Gibbs' comments came about an hour before BP's Hayward met with Salazar, Homeland Security Secretary Janet Napolitano and EPA Administrator Lisa Jackson. Company officials have said it could be three months before they cap the spill. Gibbs says the administration officials might not be able to get BP to go any faster but he said "We will keep our -- as Secretary Salazar said, our boot on the throat of B.P. to ensure that they're doing all that they -- all that is necessary while we do all that is humanly possible to deal with this incident."

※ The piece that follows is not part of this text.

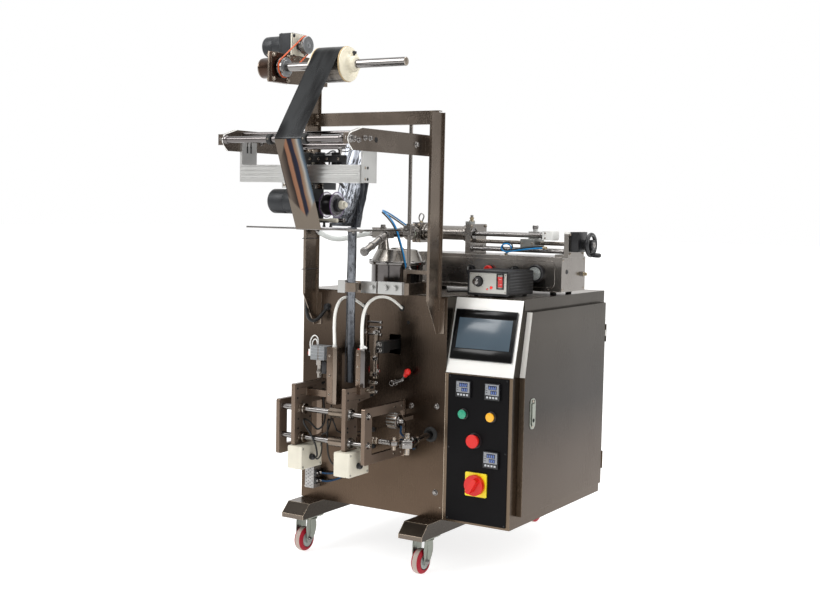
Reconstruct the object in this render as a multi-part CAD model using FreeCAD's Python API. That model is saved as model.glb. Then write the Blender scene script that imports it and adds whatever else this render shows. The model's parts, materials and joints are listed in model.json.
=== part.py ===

Coast Guard Commandant Thad Allen, named by the President to direct the response to the oil spill, talked with Gulf Coast fishermen over the weekend "about setting up a system for compensation claims" according to Gibbs. He said a law passed several years before the 1989 oil spill caused by the Exxon Valdez insures "that companies that cause these type of accidents don't hand the taxpayers of this country a bill." That law, however, may not require BP to compensate fishermen on its own.
After the Exxon Valdez ran aground, Congress established a $1 billion to $1.6 billion fund by imposing a tax on oil companies. Since then, economic damages from oil spills have exceeded the $75 million dollar limit dozens of times. Damages from the current spill could be paid from this fund but they could also exceed it.